Ora, como se confessar, recebendo o sacramento da confissão para ser aceito de direito no mundo divino, se não era capaz de, genuinamente, cumprir o mandamento de amar, e, pois, perdoar o próximo? Naquele tempo, meados do século XIX, a fé, atos e atitudes, guardavam extrema coerência.
Diante do passamento de Cocão, e o fato de ter se recusado a se confessar, o Vigário Antônio Joaquim outra alternativa não teve, senão proibir o sepultamento de Cocão no adro ou dentro da capela de Santa Luzia, pois, se autorizasse, estaria ele, Vigário, descumprindo uma determinação superior, permitindo um impuro habitar a eternidade e um solo sagrado sem ter remido.
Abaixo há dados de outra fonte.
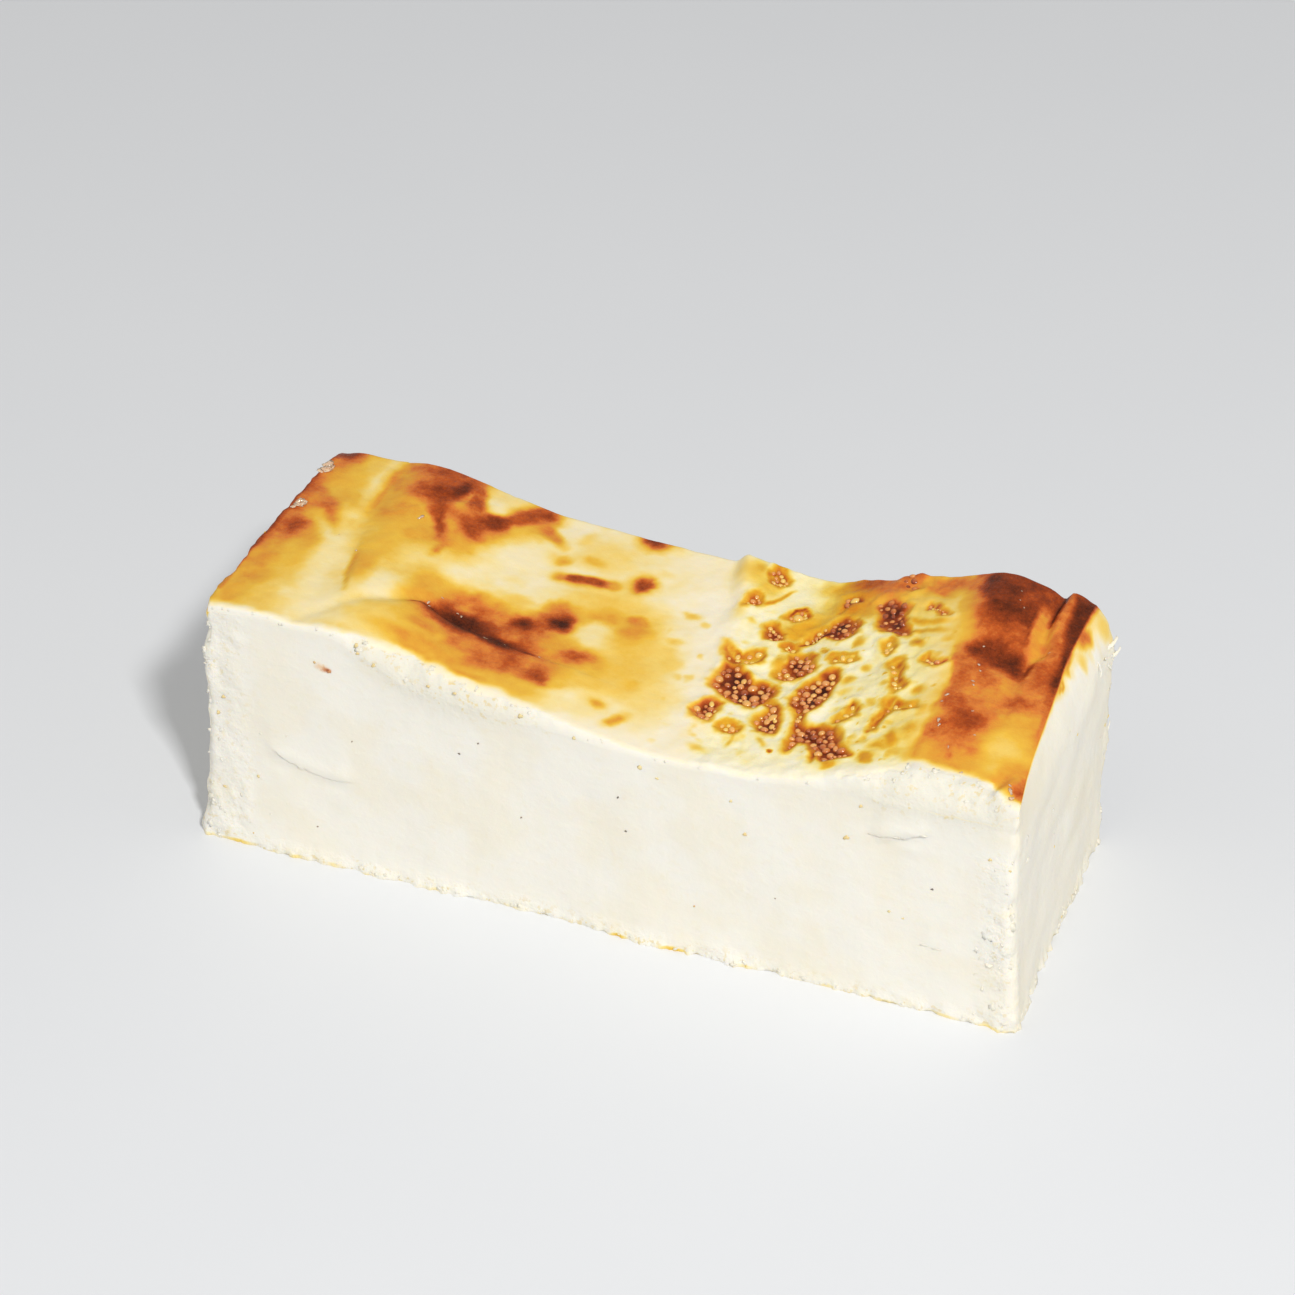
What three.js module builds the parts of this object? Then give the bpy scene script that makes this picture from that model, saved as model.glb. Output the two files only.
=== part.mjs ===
// A bar of baked cheesecake, cut from a slab that was baked in a square tin.
// Its two long faces are knife cuts. Its two ends lay against the tin, and keep a browned rim.
// Millimetres, +X along the bar, +Y to the back, +Z up, origin at the middle of the base.

import * as THREE from 'three';
import { ParametricGeometry } from 'three/addons/geometries/ParametricGeometry.js';
import { mergeGeometries, mergeVertices } from 'three/addons/utils/BufferGeometryUtils.js';

const { clamp, lerp, smoothstep, degToRad } = THREE.MathUtils;

// The plan of the bar: half the width between the cuts at the top, and the end faces half way down
const CUT_HALF_WIDTH = 34.6;
const END_FACE_LEFT = -91.9;
const END_FACE_RIGHT = 91.3;
const CORNER_RADIUS_TOP = 1.5;
const CORNER_RADIUS_BASE = 2.6;

// The rims of the two ends, as stations of [y, x]
const LEFT_RIM = [[-34.6, -90.0], [-27, -90.4], [0, -90.8], [14, -90.4], [34.6, -90.6]];
const RIGHT_RIM = [[-34.6, 91.2], [-23, 89.4], [0, 87.4], [14, 86.2], [34.6, 86.5]];

// The foot of each side, where it spreads at the base: [y, x] of the ends and [x, distance out] of the cuts
const LEFT_FOOT = [[-35, -95.2], [-20, -94], [35, -93]];
const RIGHT_FOOT = [[-35, 94.2], [-27, 93.6], [-13, 92.5], [8, 91.7], [35, 91.8]];
const FRONT_FOOT = [[-94, 36.2], [-78, 37.0], [-45, 36.1], [-8, 35.2], [12, 36.0], [50, 35.2], [93, 35.0]];
const BACK_FOOT = [[-94, 35.2], [-40, 35.6], [20, 35.0], [60, 35.7], [93, 35.2]];
const FOOT_SHARPNESS = 3;

// Below each rim a rounded shoulder comes down to the end face
const SHOULDER_DEPTH = 13;
const LEFT_SHOULDER_FULLNESS = 1.6;
const RIGHT_SHOULDER_FULLNESS = 2.4;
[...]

Assim, determinou que fosse o defunto sepultado numa mata que existia nos fundos da capela, impedindo, portanto, que Cocão repousasse eternamente em chão sagrado. Não havia alternativa.
Entretanto, por obra do destino, ou divina, no ano de 1878, com a ampliação da Catedral de Santa Luzia, cujas dimensões são as mesmas que podemos ver hoje, o altar-mor da Catedral foi construído em cima do local de sepultamento de Cocão, e, ao que parece, o cidadão Álvaro Marreiro, obteve o perdão divino de forma transversa, havendo a sua teimosia sido convolada em puro perdão, sendo agraciado com o altar-mor, tal qual a Basílica de São Pedro, no Vaticano, ganhou o Altar Baldaquino.
Assim, ao pé e ao final, a coerência de Cocão, digo, Álvaro Marreiro, foi sua salvação espiritual. Que descanse em paz. Afinal, nemini parco.